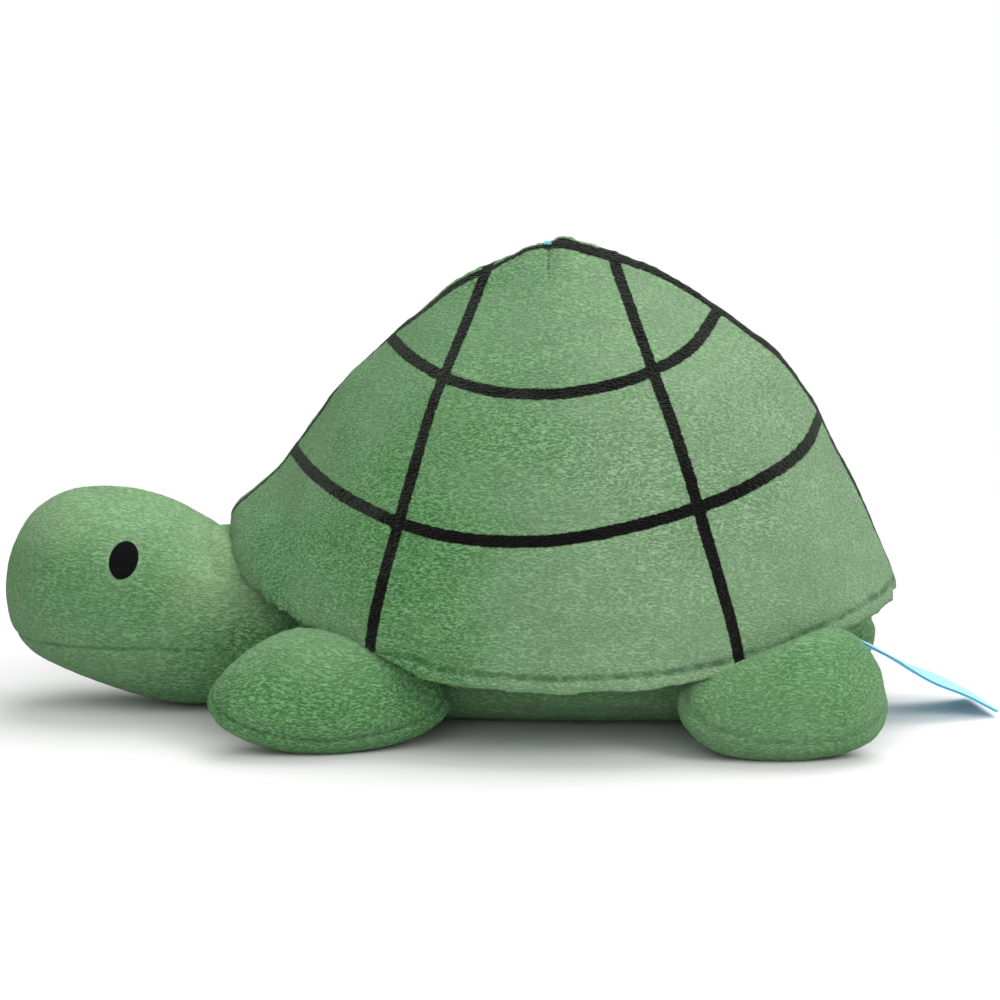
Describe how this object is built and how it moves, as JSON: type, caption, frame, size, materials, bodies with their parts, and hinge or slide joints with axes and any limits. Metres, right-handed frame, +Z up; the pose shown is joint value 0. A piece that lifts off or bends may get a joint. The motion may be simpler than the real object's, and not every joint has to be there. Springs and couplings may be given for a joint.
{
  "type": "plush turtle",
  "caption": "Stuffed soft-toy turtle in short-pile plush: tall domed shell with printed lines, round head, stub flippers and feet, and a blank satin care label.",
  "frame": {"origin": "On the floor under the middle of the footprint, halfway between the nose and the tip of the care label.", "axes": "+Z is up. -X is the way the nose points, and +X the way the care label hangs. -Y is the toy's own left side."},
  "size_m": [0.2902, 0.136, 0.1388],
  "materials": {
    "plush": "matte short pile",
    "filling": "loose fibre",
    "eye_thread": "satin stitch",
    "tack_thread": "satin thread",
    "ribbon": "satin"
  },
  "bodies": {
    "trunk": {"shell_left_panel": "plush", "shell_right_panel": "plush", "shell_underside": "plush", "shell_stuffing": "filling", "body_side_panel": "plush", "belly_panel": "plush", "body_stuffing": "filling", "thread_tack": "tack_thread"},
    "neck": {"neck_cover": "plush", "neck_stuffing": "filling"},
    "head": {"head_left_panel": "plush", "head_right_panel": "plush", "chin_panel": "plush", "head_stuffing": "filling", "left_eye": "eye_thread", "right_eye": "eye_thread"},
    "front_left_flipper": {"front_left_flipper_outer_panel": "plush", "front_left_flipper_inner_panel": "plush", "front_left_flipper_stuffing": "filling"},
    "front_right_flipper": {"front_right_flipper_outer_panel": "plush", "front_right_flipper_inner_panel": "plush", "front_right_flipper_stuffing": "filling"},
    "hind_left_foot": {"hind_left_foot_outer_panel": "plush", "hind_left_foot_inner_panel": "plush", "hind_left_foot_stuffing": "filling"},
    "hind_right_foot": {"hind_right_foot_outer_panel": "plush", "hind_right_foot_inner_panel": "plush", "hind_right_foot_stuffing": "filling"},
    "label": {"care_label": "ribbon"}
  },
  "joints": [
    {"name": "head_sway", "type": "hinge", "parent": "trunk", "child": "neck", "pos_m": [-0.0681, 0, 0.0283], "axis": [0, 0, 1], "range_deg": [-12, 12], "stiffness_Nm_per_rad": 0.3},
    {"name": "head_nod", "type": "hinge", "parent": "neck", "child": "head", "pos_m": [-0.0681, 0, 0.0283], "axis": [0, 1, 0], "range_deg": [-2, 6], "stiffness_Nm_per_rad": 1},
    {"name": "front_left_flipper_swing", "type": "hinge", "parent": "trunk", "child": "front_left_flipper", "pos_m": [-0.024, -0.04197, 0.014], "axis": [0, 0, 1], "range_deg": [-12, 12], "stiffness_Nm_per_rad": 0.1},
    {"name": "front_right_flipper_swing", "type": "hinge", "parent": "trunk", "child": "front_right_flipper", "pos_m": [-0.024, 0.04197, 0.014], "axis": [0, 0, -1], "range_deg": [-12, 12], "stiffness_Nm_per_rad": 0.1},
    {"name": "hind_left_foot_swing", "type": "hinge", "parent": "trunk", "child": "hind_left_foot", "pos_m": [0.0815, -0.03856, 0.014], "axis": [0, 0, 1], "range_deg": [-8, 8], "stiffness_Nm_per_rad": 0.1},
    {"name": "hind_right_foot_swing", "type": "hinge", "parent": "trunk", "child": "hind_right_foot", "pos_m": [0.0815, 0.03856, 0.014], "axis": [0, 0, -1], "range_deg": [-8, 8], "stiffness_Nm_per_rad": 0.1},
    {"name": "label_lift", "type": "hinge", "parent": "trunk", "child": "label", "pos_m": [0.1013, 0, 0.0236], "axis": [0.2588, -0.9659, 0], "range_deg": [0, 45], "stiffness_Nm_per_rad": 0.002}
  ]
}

..........

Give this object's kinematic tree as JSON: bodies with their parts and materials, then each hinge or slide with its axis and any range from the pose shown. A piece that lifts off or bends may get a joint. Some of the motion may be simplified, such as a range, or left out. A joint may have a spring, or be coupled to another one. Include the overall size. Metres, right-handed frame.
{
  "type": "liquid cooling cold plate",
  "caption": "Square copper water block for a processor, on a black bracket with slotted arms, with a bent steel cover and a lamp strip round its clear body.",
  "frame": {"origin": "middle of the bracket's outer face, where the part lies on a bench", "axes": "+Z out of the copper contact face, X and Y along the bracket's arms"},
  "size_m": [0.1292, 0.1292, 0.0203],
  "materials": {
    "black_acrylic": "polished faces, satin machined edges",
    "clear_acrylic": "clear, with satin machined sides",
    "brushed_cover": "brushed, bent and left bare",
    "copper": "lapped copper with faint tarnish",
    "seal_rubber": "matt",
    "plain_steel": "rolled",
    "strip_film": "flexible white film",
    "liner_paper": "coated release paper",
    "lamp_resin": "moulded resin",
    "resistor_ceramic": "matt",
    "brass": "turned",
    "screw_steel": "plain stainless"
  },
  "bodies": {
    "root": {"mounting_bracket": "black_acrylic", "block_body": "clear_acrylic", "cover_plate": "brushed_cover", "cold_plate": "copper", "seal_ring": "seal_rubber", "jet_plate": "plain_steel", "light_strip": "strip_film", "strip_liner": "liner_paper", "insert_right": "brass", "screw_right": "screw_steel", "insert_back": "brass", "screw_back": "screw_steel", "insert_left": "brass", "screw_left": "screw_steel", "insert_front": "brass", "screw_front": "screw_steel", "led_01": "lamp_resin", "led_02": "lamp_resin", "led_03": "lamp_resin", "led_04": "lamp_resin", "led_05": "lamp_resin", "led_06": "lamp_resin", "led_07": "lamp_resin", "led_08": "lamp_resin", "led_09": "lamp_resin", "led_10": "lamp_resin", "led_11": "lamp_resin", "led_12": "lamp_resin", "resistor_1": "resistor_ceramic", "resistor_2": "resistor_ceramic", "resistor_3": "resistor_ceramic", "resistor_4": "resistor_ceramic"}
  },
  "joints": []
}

..........

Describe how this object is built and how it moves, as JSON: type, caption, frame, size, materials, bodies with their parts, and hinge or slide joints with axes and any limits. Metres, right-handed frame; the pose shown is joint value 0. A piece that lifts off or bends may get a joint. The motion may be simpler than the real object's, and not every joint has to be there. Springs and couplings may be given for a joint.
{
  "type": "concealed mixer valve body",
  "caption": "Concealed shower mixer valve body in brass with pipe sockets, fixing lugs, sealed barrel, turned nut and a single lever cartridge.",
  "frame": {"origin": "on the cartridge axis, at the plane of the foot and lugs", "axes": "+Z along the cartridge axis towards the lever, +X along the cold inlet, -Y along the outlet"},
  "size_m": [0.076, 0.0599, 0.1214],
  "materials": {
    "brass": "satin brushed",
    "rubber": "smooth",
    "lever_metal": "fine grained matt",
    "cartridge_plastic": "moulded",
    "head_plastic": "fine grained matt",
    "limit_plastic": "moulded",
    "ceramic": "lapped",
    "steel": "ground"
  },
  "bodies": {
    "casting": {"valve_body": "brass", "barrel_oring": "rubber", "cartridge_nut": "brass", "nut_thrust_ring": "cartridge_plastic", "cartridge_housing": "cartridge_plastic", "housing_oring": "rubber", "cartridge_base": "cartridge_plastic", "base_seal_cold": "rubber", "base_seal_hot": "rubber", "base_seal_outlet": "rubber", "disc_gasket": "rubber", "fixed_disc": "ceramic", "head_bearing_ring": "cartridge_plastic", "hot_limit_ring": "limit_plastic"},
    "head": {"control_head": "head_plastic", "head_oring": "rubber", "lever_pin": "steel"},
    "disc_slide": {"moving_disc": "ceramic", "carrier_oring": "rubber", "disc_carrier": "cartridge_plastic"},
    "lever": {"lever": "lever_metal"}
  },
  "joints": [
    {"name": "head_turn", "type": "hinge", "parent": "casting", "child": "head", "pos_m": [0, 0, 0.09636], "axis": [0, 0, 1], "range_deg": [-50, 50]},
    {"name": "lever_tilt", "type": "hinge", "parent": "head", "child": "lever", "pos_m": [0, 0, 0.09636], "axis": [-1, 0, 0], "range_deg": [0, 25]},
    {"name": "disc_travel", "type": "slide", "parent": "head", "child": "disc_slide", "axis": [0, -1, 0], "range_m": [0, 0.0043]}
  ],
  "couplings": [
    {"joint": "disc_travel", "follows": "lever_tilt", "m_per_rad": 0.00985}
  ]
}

..........

◆ INSTRUCTIONS TO FOLLOW ◆
Work through the data and report how many of its lines hold the word "piece", giving only the figure.

◆ CORRECT ANSWER ◆
3